In Doxology, the kids are certainly not alright, but by the end, Zink seems unsure how much blame Gen-X deserves for Millennials’ misery. In a brutally on-the-nose development, she makes it clear that the older generation has certainly fucked the younger generation — but maybe it’s a good thing?

What links the generations is September 11, and Doxology is very much a 9/11 novel. It’s almost customary in contemporary fiction that you not tell the story of a world event but that you tell the stories surrounding the event. This makes sense: 9/11, for example, so altered the course of American history that the day itself is really just a way to name its diffuse ripples. Thus, some writers have figured 9/11 as a kind of absence. So it is in Jennifer Egan’s A Visit from the Goon Squad (2010), in which one character looks out at the Manhattan skyline “to the empty space where the Twin Towers had been” and tells her companion, “There should be something, you know? […] Like an echo. Or an outline.”
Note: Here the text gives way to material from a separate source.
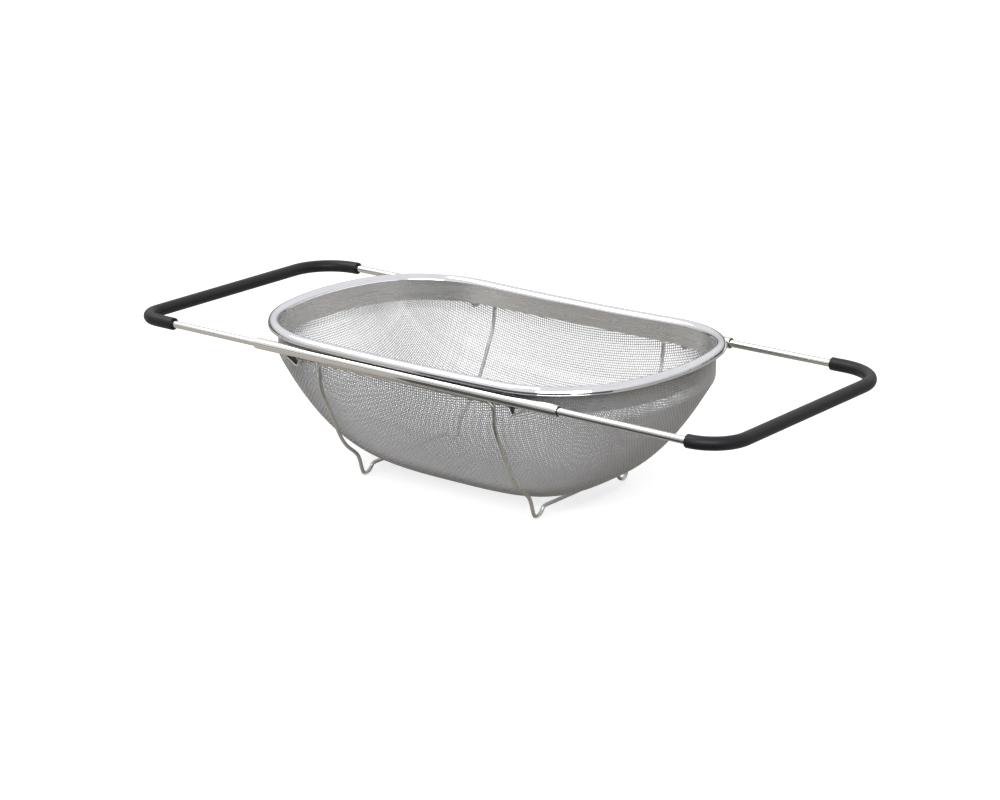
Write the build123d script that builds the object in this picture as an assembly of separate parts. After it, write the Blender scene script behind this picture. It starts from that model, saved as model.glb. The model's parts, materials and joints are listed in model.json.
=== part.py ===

In Doxology, 9/11 isn’t a hole; it’s a hinge on which the present moment revolves. We’ve gone from prosperity to decline, and we find ourselves now on a quickening global march to climate apocalypse. While Doxology redeems its characters, it’s not optimistic at all about our shared future. This reality is what differentiates recent post-9/11 novels from, say, WWII novels: while we know we need to reckon with the horrors of the past, we also know that things are only going to get worse from here. Our present apocalyptic age is marked not only by the fresh certainty that the world will end, but also by the seeming inability of art or writing to drive a wedge into all of that.

Doxology is at its best when it’s a portrait of a family in all of its cycles of growth and maturation. Characters come and go throughout, and intrigues flare and fizzle, much like in life. Or perhaps, much like in life in the last 30 years. It feels too hard to hold a grudge in this precarious world. Maybe that’s the lesson we carry forward.